Modeling code records:

..........

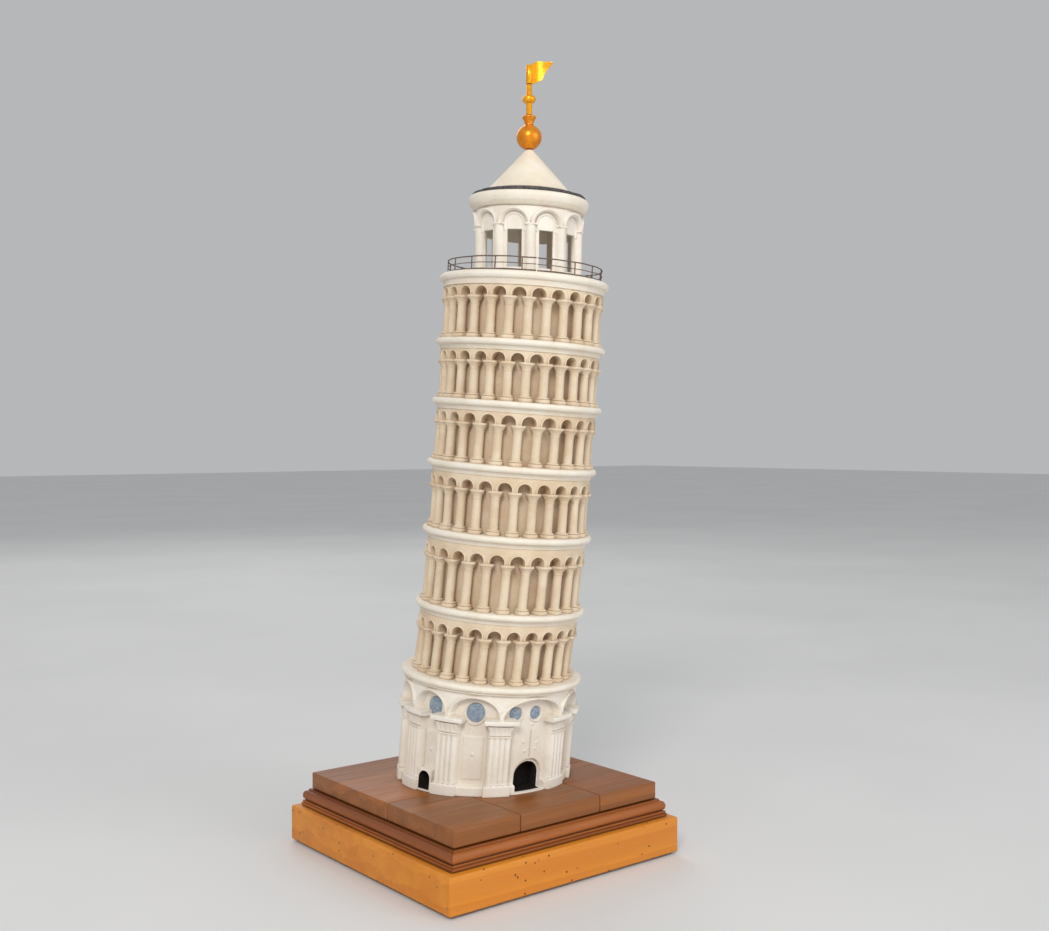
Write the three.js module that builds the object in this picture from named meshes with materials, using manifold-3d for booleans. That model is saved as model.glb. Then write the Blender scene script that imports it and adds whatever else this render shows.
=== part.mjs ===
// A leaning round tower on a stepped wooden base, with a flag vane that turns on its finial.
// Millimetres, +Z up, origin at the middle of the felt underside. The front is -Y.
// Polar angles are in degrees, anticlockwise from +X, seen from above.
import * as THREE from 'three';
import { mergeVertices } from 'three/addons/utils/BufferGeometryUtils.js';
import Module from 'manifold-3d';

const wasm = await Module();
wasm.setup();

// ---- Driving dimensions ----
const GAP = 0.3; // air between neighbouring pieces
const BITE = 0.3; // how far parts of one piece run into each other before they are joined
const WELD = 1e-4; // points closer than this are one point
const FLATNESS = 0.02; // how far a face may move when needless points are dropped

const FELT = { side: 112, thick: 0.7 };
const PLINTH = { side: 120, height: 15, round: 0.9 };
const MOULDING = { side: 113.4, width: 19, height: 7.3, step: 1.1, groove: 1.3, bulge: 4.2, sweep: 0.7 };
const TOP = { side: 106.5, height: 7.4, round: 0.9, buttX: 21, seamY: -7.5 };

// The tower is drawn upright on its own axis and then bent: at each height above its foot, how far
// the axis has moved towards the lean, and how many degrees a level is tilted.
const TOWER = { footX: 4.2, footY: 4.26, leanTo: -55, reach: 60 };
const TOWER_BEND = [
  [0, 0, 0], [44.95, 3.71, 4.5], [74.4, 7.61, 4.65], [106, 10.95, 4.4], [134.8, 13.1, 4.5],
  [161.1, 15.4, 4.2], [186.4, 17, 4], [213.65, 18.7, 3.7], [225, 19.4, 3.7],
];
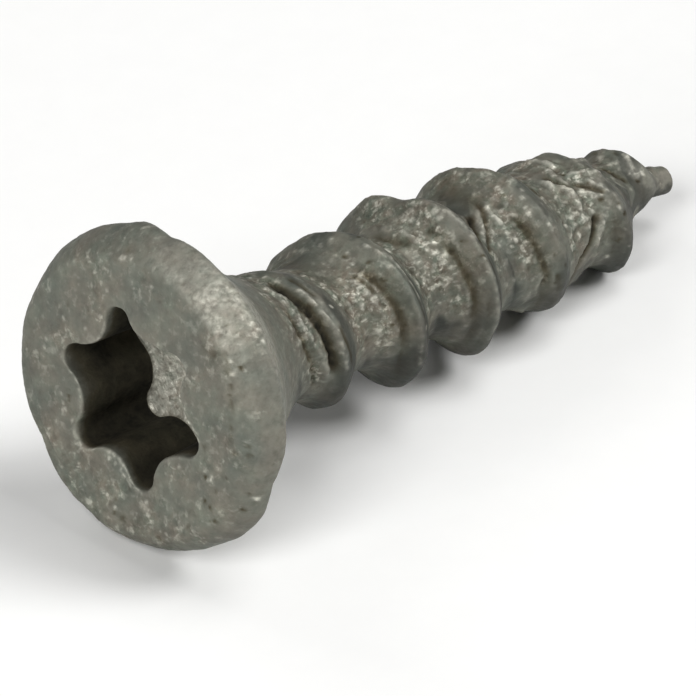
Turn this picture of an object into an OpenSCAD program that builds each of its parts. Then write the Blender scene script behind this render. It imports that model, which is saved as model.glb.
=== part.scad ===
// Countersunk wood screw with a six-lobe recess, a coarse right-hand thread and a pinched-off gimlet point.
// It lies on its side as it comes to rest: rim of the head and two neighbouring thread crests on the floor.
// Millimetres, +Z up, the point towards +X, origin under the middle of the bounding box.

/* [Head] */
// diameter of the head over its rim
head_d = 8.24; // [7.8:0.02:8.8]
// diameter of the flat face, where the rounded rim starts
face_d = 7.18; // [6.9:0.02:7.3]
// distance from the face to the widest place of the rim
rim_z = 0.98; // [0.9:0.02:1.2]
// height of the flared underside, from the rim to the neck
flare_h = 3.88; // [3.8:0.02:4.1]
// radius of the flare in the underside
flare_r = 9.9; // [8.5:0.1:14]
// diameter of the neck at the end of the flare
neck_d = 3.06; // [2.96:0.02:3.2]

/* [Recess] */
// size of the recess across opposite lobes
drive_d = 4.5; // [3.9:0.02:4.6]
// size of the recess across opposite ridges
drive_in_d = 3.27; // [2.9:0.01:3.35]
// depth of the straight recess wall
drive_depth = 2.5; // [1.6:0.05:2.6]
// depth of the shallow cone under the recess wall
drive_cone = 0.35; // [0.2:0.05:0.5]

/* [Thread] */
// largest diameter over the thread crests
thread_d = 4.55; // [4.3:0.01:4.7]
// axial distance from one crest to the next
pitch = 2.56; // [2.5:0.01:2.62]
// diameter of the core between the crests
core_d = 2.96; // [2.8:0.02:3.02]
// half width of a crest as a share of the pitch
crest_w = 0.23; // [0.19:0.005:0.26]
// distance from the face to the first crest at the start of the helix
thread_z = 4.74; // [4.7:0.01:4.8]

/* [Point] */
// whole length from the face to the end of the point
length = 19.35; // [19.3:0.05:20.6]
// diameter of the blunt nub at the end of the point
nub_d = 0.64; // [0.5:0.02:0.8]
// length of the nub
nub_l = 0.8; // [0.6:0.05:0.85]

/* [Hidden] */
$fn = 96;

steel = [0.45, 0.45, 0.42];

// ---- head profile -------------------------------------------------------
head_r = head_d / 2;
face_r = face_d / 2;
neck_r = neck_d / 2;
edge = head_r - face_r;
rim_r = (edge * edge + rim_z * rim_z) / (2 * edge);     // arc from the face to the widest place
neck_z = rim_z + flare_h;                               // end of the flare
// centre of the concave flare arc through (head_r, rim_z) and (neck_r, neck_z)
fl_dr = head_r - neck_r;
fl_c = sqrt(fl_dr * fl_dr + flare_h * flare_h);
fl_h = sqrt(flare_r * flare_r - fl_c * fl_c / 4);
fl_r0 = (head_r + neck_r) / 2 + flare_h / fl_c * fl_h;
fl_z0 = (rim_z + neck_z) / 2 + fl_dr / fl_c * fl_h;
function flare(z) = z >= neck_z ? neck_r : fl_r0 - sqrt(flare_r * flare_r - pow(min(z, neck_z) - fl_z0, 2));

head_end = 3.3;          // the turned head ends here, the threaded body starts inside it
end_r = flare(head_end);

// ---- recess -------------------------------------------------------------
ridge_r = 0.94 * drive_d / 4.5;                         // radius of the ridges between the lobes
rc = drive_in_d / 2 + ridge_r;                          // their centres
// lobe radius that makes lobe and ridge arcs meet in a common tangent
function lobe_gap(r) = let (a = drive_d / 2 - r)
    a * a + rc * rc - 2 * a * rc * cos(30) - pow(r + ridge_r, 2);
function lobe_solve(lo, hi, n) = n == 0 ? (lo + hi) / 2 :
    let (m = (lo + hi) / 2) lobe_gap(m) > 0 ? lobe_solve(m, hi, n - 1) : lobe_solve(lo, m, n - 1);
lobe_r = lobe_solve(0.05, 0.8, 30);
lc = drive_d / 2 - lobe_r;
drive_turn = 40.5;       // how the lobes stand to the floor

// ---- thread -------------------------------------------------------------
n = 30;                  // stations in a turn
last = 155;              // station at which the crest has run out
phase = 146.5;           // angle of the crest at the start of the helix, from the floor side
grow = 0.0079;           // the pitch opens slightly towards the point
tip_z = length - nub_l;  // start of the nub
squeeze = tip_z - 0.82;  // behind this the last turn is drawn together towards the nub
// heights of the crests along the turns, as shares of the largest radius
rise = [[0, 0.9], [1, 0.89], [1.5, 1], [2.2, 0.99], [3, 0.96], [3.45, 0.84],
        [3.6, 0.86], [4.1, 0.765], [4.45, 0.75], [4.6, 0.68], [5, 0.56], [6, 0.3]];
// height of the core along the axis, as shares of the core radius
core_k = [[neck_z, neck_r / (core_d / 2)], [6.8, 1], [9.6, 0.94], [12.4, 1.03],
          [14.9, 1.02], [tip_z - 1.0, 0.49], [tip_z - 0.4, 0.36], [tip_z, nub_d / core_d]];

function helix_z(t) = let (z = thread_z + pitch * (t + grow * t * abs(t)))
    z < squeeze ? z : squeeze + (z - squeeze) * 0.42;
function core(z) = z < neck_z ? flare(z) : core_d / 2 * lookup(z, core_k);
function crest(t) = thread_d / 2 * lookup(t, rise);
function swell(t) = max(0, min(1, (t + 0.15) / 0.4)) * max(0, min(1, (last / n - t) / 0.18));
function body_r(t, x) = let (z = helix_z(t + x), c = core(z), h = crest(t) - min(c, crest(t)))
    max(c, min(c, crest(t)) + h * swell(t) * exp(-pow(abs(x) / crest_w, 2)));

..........

### Challenge
Using the entries above, please restate each one word for word.

### Final result
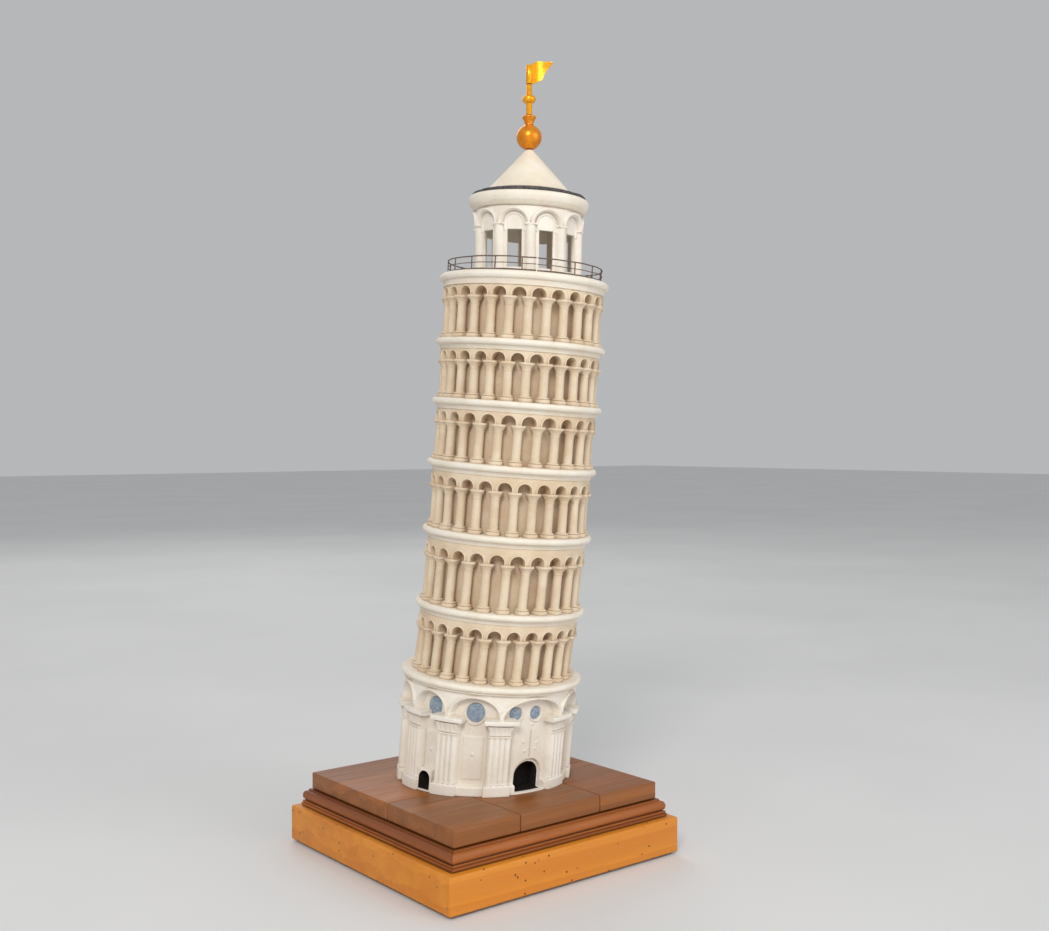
Write the three.js module that builds the object in this picture from named meshes with materials, using manifold-3d for booleans. That model is saved as model.glb. Then write the Blender scene script that imports it and adds whatever else this render shows.
=== part.mjs ===
// A leaning round tower on a stepped wooden base, with a flag vane that turns on its finial.
// Millimetres, +Z up, origin at the middle of the felt underside. The front is -Y.
// Polar angles are in degrees, anticlockwise from +X, seen from above.
import * as THREE from 'three';
import { mergeVertices } from 'three/addons/utils/BufferGeometryUtils.js';
import Module from 'manifold-3d';

const wasm = await Module();
wasm.setup();

// ---- Driving dimensions ----
const GAP = 0.3; // air between neighbouring pieces
const BITE = 0.3; // how far parts of one piece run into each other before they are joined
const WELD = 1e-4; // points closer than this are one point
const FLATNESS = 0.02; // how far a face may move when needless points are dropped

const FELT = { side: 112, thick: 0.7 };
const PLINTH = { side: 120, height: 15, round: 0.9 };
const MOULDING = { side: 113.4, width: 19, height: 7.3, step: 1.1, groove: 1.3, bulge: 4.2, sweep: 0.7 };
const TOP = { side: 106.5, height: 7.4, round: 0.9, buttX: 21, seamY: -7.5 };

// The tower is drawn upright on its own axis and then bent: at each height above its foot, how far
// the axis has moved towards the lean, and how many degrees a level is tilted.
const TOWER = { footX: 4.2, footY: 4.26, leanTo: -55, reach: 60 };
const TOWER_BEND = [
  [0, 0, 0], [44.95, 3.71, 4.5], [74.4, 7.61, 4.65], [106, 10.95, 4.4], [134.8, 13.1, 4.5],
  [161.1, 15.4, 4.2], [186.4, 17, 4], [213.65, 18.7, 3.7], [225, 19.4, 3.7],
];
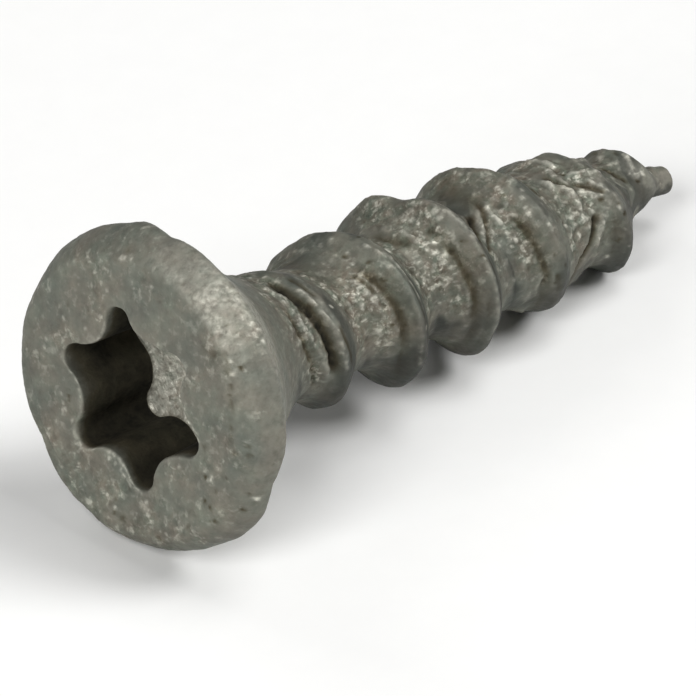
Turn this picture of an object into an OpenSCAD program that builds each of its parts. Then write the Blender scene script behind this render. It imports that model, which is saved as model.glb.
=== part.scad ===
// Countersunk wood screw with a six-lobe recess, a coarse right-hand thread and a pinched-off gimlet point.
// It lies on its side as it comes to rest: rim of the head and two neighbouring thread crests on the floor.
// Millimetres, +Z up, the point towards +X, origin under the middle of the bounding box.

/* [Head] */
// diameter of the head over its rim
head_d = 8.24; // [7.8:0.02:8.8]
// diameter of the flat face, where the rounded rim starts
face_d = 7.18; // [6.9:0.02:7.3]
// distance from the face to the widest place of the rim
rim_z = 0.98; // [0.9:0.02:1.2]
// height of the flared underside, from the rim to the neck
flare_h = 3.88; // [3.8:0.02:4.1]
// radius of the flare in the underside
flare_r = 9.9; // [8.5:0.1:14]
// diameter of the neck at the end of the flare
neck_d = 3.06; // [2.96:0.02:3.2]

/* [Recess] */
// size of the recess across opposite lobes
drive_d = 4.5; // [3.9:0.02:4.6]
// size of the recess across opposite ridges
drive_in_d = 3.27; // [2.9:0.01:3.35]
// depth of the straight recess wall
drive_depth = 2.5; // [1.6:0.05:2.6]
// depth of the shallow cone under the recess wall
drive_cone = 0.35; // [0.2:0.05:0.5]

/* [Thread] */
// largest diameter over the thread crests
thread_d = 4.55; // [4.3:0.01:4.7]
// axial distance from one crest to the next
pitch = 2.56; // [2.5:0.01:2.62]
// diameter of the core between the crests
core_d = 2.96; // [2.8:0.02:3.02]
// half width of a crest as a share of the pitch
crest_w = 0.23; // [0.19:0.005:0.26]
// distance from the face to the first crest at the start of the helix
thread_z = 4.74; // [4.7:0.01:4.8]

/* [Point] */
// whole length from the face to the end of the point
length = 19.35; // [19.3:0.05:20.6]
// diameter of the blunt nub at the end of the point
nub_d = 0.64; // [0.5:0.02:0.8]
// length of the nub
nub_l = 0.8; // [0.6:0.05:0.85]

/* [Hidden] */
$fn = 96;

steel = [0.45, 0.45, 0.42];

// ---- head profile -------------------------------------------------------
head_r = head_d / 2;
face_r = face_d / 2;
neck_r = neck_d / 2;
edge = head_r - face_r;
rim_r = (edge * edge + rim_z * rim_z) / (2 * edge);     // arc from the face to the widest place
neck_z = rim_z + flare_h;                               // end of the flare
// centre of the concave flare arc through (head_r, rim_z) and (neck_r, neck_z)
fl_dr = head_r - neck_r;
fl_c = sqrt(fl_dr * fl_dr + flare_h * flare_h);
fl_h = sqrt(flare_r * flare_r - fl_c * fl_c / 4);
fl_r0 = (head_r + neck_r) / 2 + flare_h / fl_c * fl_h;
fl_z0 = (rim_z + neck_z) / 2 + fl_dr / fl_c * fl_h;
function flare(z) = z >= neck_z ? neck_r : fl_r0 - sqrt(flare_r * flare_r - pow(min(z, neck_z) - fl_z0, 2));

head_end = 3.3;          // the turned head ends here, the threaded body starts inside it
end_r = flare(head_end);

// ---- recess -------------------------------------------------------------
ridge_r = 0.94 * drive_d / 4.5;                         // radius of the ridges between the lobes
rc = drive_in_d / 2 + ridge_r;                          // their centres
// lobe radius that makes lobe and ridge arcs meet in a common tangent
function lobe_gap(r) = let (a = drive_d / 2 - r)
    a * a + rc * rc - 2 * a * rc * cos(30) - pow(r + ridge_r, 2);
function lobe_solve(lo, hi, n) = n == 0 ? (lo + hi) / 2 :
    let (m = (lo + hi) / 2) lobe_gap(m) > 0 ? lobe_solve(m, hi, n - 1) : lobe_solve(lo, m, n - 1);
lobe_r = lobe_solve(0.05, 0.8, 30);
lc = drive_d / 2 - lobe_r;
drive_turn = 40.5;       // how the lobes stand to the floor

// ---- thread -------------------------------------------------------------
n = 30;                  // stations in a turn
last = 155;              // station at which the crest has run out
phase = 146.5;           // angle of the crest at the start of the helix, from the floor side
grow = 0.0079;           // the pitch opens slightly towards the point
tip_z = length - nub_l;  // start of the nub
squeeze = tip_z - 0.82;  // behind this the last turn is drawn together towards the nub
// heights of the crests along the turns, as shares of the largest radius
rise = [[0, 0.9], [1, 0.89], [1.5, 1], [2.2, 0.99], [3, 0.96], [3.45, 0.84],
        [3.6, 0.86], [4.1, 0.765], [4.45, 0.75], [4.6, 0.68], [5, 0.56], [6, 0.3]];
// height of the core along the axis, as shares of the core radius
core_k = [[neck_z, neck_r / (core_d / 2)], [6.8, 1], [9.6, 0.94], [12.4, 1.03],
          [14.9, 1.02], [tip_z - 1.0, 0.49], [tip_z - 0.4, 0.36], [tip_z, nub_d / core_d]];

function helix_z(t) = let (z = thread_z + pitch * (t + grow * t * abs(t)))
    z < squeeze ? z : squeeze + (z - squeeze) * 0.42;
function core(z) = z < neck_z ? flare(z) : core_d / 2 * lookup(z, core_k);
function crest(t) = thread_d / 2 * lookup(t, rise);
function swell(t) = max(0, min(1, (t + 0.15) / 0.4)) * max(0, min(1, (last / n - t) / 0.18));
function body_r(t, x) = let (z = helix_z(t + x), c = core(z), h = crest(t) - min(c, crest(t)))
    max(c, min(c, crest(t)) + h * swell(t) * exp(-pow(abs(x) / crest_w, 2)));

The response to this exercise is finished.